13. Governing Law. This Agreement is governed by the substantive and procedural laws of the State of Georgia, exclusive of conflicts of laws principles. The parties agree to submit to the exclusive jurisdiction of and venue in the State or Federal courts of Georgia.
14. Assignment. Neither party may assign or transfer any rights or obligations under this Agreement without the prior written consent of the non-assigning party, which shall not be unreasonably withheld.
15. Entire Agreement; Miscellaneous. This Agreement and the exhibits attached hereto, constitute the final and entire agreement between the parties with respect to the Services and shall supersede all prior agreements between the parties with respect to such Services. There are no representations, warranties, or agreements among the parties with respect to the Services contained herein, which are not fully expressed in the entire Agreement. This Agreement can be executed in counterparts and electronic signatures will be deemed originals. If any one or more provisions of this Agreement or any exhibit is held to be invalid or otherwise unenforceable by a court of competent jurisdiction, such provision shall be changed and interpreted so as to best accomplish the objectives of the original provision to the fullest extent allowed by law, and the enforceability of the remaining provisions shall be unimpaired. The headings in this Agreement are inserted for reference and convenience only and shall not enter into the interpretation hereof. The provisions of Sections 5, 6, 7, 10, 12, 13, 15 and 16 of this Agreement shall survive termination or expiration of this Agreement. A listing of Service Provider's Affiliates is set forth at: https://www.fadv.com/Portals/0/Downloads/legal/First_Advantage-NY_Exhibit_10142016.pdf.. No amendment to change, waiver or discharge this Agreement will be valid unless executed in writing by an authorized representative of each party. Service Provider is an independent contractor. Neither party shall act nor represent itself as an authorized agent or representative of the other. No provision in this Agreement is intended or shall create any rights with respect to the subject matter of this Agreement in any third party.
16. Press Releases.
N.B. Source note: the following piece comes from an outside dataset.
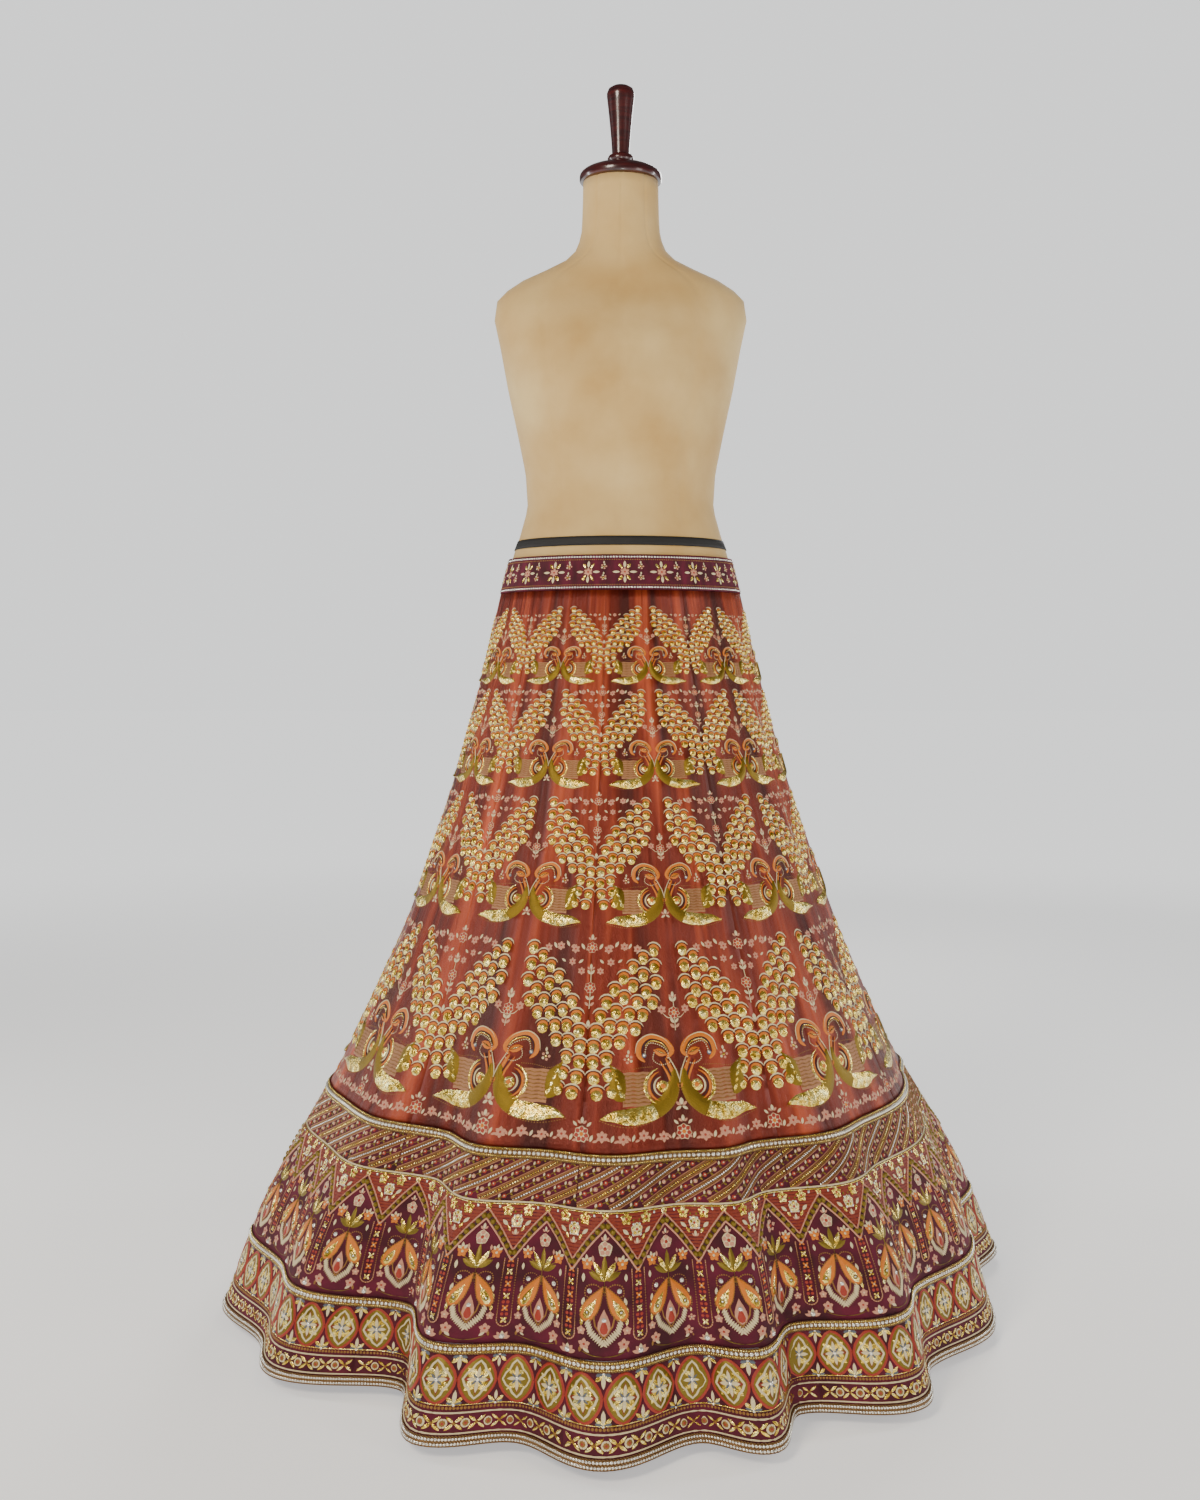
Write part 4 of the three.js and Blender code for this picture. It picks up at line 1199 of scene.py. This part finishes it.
sheets = {}
for kali in range(KALIS):
    number = f"{kali + 1:02d}"
    area, width, length = cloth_area(kali + np.linspace(0, 1, 31), kali_heights)
    sheets["kali", kali] = (width, length, area)
    for band, work in (("stripe_band", stripe_work), ("arch_panel", arch_work), ("hem_band", hem_work)):
        piece = bands[band, kali]
        stitched = sew(f"{band}_embroidery_{number}", work, kali, VELVET - 0.15)
        foot, head = BAND_EDGES[band]
        area, width, length = cloth_area(kali + np.linspace(0, 1, 31), np.linspace(foot, head, max(4, int((head - foot) / 9))))
        sheets[band, kali] = (width, length, area)

# ---------------------------------------------------------------- dress form
# A limbless form of papier mache in a sewn jersey cover, with a seam down the middle of the front and
# back, at the sides and over each half. A narrow black tape marks its waist.

FORM = np.array([
    # height above the floor, side, front, back, forward
    (800, 166, 108, 116, 0),
    (850, 174, 114, 126, 0),
    (910, 178, 118, 131, 0),
    (970, 176, 120, 130, 0),
    (1030, 169, 118, 125, 0),
    (1085, 159, 113, 118, 0),
    (1099, 154.5, 111, 114, 0),
    (1112, 149.5, 109, 110, 0),
    (1160, 136, 102, 96, 0),
    (1210, 139, 106, 95, 0),
    (1270, 151, 118, 101, 0),
    (1330, 164, 124, 107, 0),
    (1390, 175, 112, 110, 0),
    (1432, 184, 94, 104, 0),
    (1460, 180, 79, 95, 0),
    (1482, 158, 70, 85, 0),
    (1500, 116, 63, 75, 1),
    (1515, 83, 60, 68, 2),
    (1533, 63, 57, 61, 4),
    (1560, 56.5, 55.5, 57, 6),
    (1600, 55, 55, 55, 8),
    (1628, 54.5, 54.5, 54.5, 9),
], float)
COVER_SEAMS = (0, 38, 90, 142, 180, 218, 270, 322)


def form_point(angle, height, lift):
    """Points on the form, in metres."""
    turn = np.radians(angle)
    side, front, back, forward = (np.interp(height, FORM[:, 0], FORM[:, c]) for c in (1, 2, 3, 4))
    groove = sum(np.exp(-((angle - seam + 180) % 360 - 180) ** 2 / 3.0) for seam in COVER_SEAMS)
    depth = np.where(np.cos(turn) >= 0, front, back)
    out = lift - 1.1 * groove
    return np.stack([
        AXIS_X + (side + out) * np.sin(turn) * MM,
        AXIS_Y - ((depth + out) * np.cos(turn) + forward) * MM,
        height * MM,
    ], axis=-1)


cover, shader = new_material("cream_jersey_cover")
coordinates = add(cover, "ShaderNodeTexCoord")
knit = add(cover, "ShaderNodeTexNoise", Vector=(coordinates, "Object"), Scale=1400.0, Detail=2.0)
age = add(cover, "ShaderNodeTexNoise", Vector=(coordinates, "Object"), Scale=9.0, Detail=5.0)
colour = add(cover, "ShaderNodeValToRGB", Fac=(age, "Fac"))
colour.color_ramp.elements[0].position = 0.3
colour.color_ramp.elements[0].color = linear("#c39c58")
colour.color_ramp.elements[1].position = 0.7
colour.color_ramp.elements[1].color = linear("#dcbd7e")
cover.node_tree.links.new(colour.outputs["Color"], shader.inputs["Base Color"])
bump = add(cover, "ShaderNodeBump", Strength=0.35, Distance=0.0006, Height=(knit, "Fac"))
cover.node_tree.links.new(bump.outputs["Normal"], shader.inputs["Normal"])
fix(shader, Roughness=0.8, Sheen_Weight=0.2)


torso_angles = np.arange(0, 360, 2.0)
smooth_heights = np.linspace(800, 1628, 60)
grid_angles, grid_heights = np.meshgrid(torso_angles, smooth_heights)
torso_points = form_point(grid_angles, grid_heights, np.zeros_like(grid_angles))
rows, stations = torso_points.shape[:2]
torso_faces = [(r * stations + s, r * stations + (s + 1) % stations, (r + 1) * stations + (s + 1) % stations,
                (r + 1) * stations + s) for r in range(rows - 1) for s in range(stations)]
torso_faces.append(tuple(reversed(range(stations))))
torso_faces.append(tuple((rows - 1) * stations + s for s in range(stations)))
torso = mesh_object("form_cover_torso", torso_points, torso_faces, [cover])
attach(torso, "root")
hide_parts("form_torso")

black_tape, shader = new_material("black_cotton_tape")
coordinates = add(black_tape, "ShaderNodeTexCoord")
ribs = add(black_tape, "ShaderNodeTexNoise", Vector=(coordinates, "Object"), Scale=1500.0, Detail=2.0)
colour = add(black_tape, "ShaderNodeValToRGB", Fac=(ribs, "Fac"))
colour.color_ramp.elements[0].color = linear("#080808")
colour.color_ramp.elements[1].color = linear("#24211f")
black_tape.node_tree.links.new(colour.outputs["Color"], shader.inputs["Base Color"])
bump = add(black_tape, "ShaderNodeBump", Strength=0.5, Distance=0.0005, Height=(ribs, "Fac"))
black_tape.node_tree.links.new(bump.outputs["Normal"], shader.inputs["Normal"])
fix(shader, Roughness=0.7)

tape_angles = np.arange(0, 360, 3.0)
tape_sides = []
for lift in (0.3, 1.5):
    grid_angles, grid_heights = np.meshgrid(tape_angles, np.linspace(1099, 1112, 4))
    tape_sides.append(form_point(grid_angles, grid_heights, lift + np.zeros_like(grid_angles)))
tape = mesh_object("waist_tape_ring", np.stack(tape_sides), wall_faces(4, len(tape_angles), True), [black_tape])
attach(tape, "root")
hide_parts("waist_tape")

# ---------------------------------------------------------------- neck cap, finial and stand
# The cap and finial are turned in wood and lacquered. Under the form an iron
# pole stands on a round iron base.

lacquer, shader = new_material("lacquered_wood")
coordinates = add(lacquer, "ShaderNodeTexCoord")
rings = add(lacquer, "ShaderNodeMapping", Vector=(coordinates, "Object"), Scale=(12, 12, 90))
wood = add(lacquer, "ShaderNodeTexNoise", Vector=(rings, "Vector"), Scale=3.0, Detail=6.0)
colour = add(lacquer, "ShaderNodeValToRGB", Fac=(wood, "Fac"))
colour.color_ramp.elements[0].position = 0.3
colour.color_ramp.elements[0].color = linear("#240709")
colour.color_ramp.elements[1].position = 0.75
colour.color_ramp.elements[1].color = linear("#4e1513")
lacquer.node_tree.links.new(colour.outputs["Color"], shader.inputs["Base Color"])
bump = add(lacquer, "ShaderNodeBump", Strength=0.1, Distance=0.0005, Height=(wood, "Fac"))
lacquer.node_tree.links.new(bump.outputs["Normal"], shader.inputs["Normal"])
fix(shader, Roughness=0.28, Coat_Weight=0.6, Coat_Roughness=0.12)

iron, shader = new_material("black_painted_iron")
coordinates = add(iron, "ShaderNodeTexCoord")
cast = add(iron, "ShaderNodeTexNoise", Vector=(coordinates, "Object"), Scale=180.0, Detail=4.0)
colour = add(iron, "ShaderNodeValToRGB", Fac=(cast, "Fac"))
colour.color_ramp.elements[0].color = linear("#0e0e0f")
colour.color_ramp.elements[1].color = linear("#242425")
iron.node_tree.links.new(colour.outputs["Color"], shader.inputs["Base Color"])
bump = add(iron, "ShaderNodeBump", Strength=0.25, Distance=0.0006, Height=(cast, "Fac"))
iron.node_tree.links.new(bump.outputs["Normal"], shader.inputs["Normal"])
fix(shader, Roughness=0.5, Metallic=0.2)


def turn_up(name, forward, profile, material, node, sides=64):
    """A turned piece: a disc raised and widened row by row through (radius, height above the floor) in mm."""
    x, y = AXIS_X, AXIS_Y - forward * MM
    radius, height = profile[0]
    bpy.ops.object.select_all(action="DESELECT")
    bpy.ops.mesh.primitive_circle_add(vertices=sides, radius=radius * MM, fill_type="NGON", location=(x, y, height * MM))
    piece = bpy.context.object
    piece.name = name
    bpy.ops.object.transform_apply(location=True, rotation=True, scale=True)
    bpy.ops.object.mode_set(mode="EDIT")
    bpy.ops.mesh.select_all(action="SELECT")
    for next_radius, next_height in profile[1:]:
        bpy.ops.mesh.extrude_region_move(TRANSFORM_OT_translate={"value": (0, 0, (next_height - height) * MM)})
        grow = next_radius / radius
        bpy.ops.transform.resize(value=(grow, grow, 1), center_override=(x, y, next_height * MM))
        radius, height = next_radius, next_height
    bpy.ops.mesh.select_all(action="SELECT")
    bpy.ops.mesh.normals_make_consistent(inside=False)
    bpy.ops.object.mode_set(mode="OBJECT")
    bpy.ops.object.shade_smooth_by_angle(angle=math.radians(35))
    piece.data.materials.append(material)
    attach(piece, "root")
    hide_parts(node)
    return piece


cap_dome = [(59.5 * math.cos(math.radians(t)), 1636.5 + 18.5 * math.sin(math.radians(t))) for t in range(0, 80, 8)]
turn_up("turned_neck_cap", 9, [(56, 1628.4), (58.6, 1629.4), (59.5, 1631.2)] + cap_dome + [(8, 1655.2)],
        lacquer, "neck_cap")
turn_up("turned_finial_bead", 9, [(12, 1655.7), (17, 1657), (19, 1660.5), (19, 1663.5), (17, 1667), (12, 1668.5)],
        lacquer, "finial_bead", 48)
handle_run = [(12.5 + 7.5 * (t / 12) ** 1.3, 1669 + 82 * t / 12) for t in range(13)]
turn_up("turned_finial_handle", 9, handle_run + [(20, 1756), (17.5, 1762), (12, 1765.5), (5, 1766.8)],
        lacquer, "finial_handle", 48)
turn_up("iron_stand_base", 0, [(202, 0), (205, 3), (205, 14), (203, 18), (197, 20), (120, 21.2), (40, 22), (18, 22)],
        iron, "stand_base", 96)
turn_up("iron_stand_pole", 0, [(15, 22.3), (15, 400), (15, 799.7)], iron, "stand_pole", 32)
Upon prior written consent, either party may reference the other party in press releases and case studies.
As a condition to ordering and obtaining consumer reports from First Advantage Enterprise Screening Corporation ("Service Provider"), "Client" (defined as the company identified below), agree as follows:
1. Client certifies that the nature of its business is:
2. Client orders Consumer Reports from Service Provider for the following purposes under the FCRA and as such reports will not be used for any other purpose:
Please identify which of the following apply by selecting "yes" or "no":
Volunteer Purposes (which includes assignment, reassignment and retention decisions regarding non-employee volunteers):
YES NO Volunteer
3. Client certifies to Service Provider that with respect to each consumer report ("report") ordered from Service Provider:
a. It will use such report solely for Volunteer Purposes and for no other purpose. Volunteer Purposes include the evaluation of the subject of the report for promotion, reassignment, or retention as a non-employee volunteer. The subject of the report ("Applicant") includes any consumer who is an applicant, potential volunteer or volunteer.
b. Prior to ordering the report, or causing the report to be ordered:
i. Client has made a clear and conspicuous written disclosure to the Applicant, in a document consisting solely of the disclosure, that a report may be obtained for Volunteer Purposes; and
ii. Client has obtained the Applicant's written authorization to obtain the report; such authorization may be in the same document as the disclosure.
c. Prior to taking any adverse action based in whole or in part on the report, Client will provide the following to the Applicant:
i. A copy of the report; and
ii. A written description of the rights of the Applicant under the Fair Credit Reporting Act ("FCRA") as prescribed by the Consumer Financial Protection Bureau ("FCRA Summary of Rights"). Service Provider has provided Client a copy of the FCRA Summary of Rights, and it can be obtained from Service Provider's website or the CFPB's website (http://www.consumerfinance.gov/).
d. Before Client takes any adverse action against the Applicant based in whole or in part on the report, Client shall give the Applicant a reasonable amount of time after the copy of the report and FCRA Summary of Rights have been received to dispute the accuracy and completeness of the information in the report.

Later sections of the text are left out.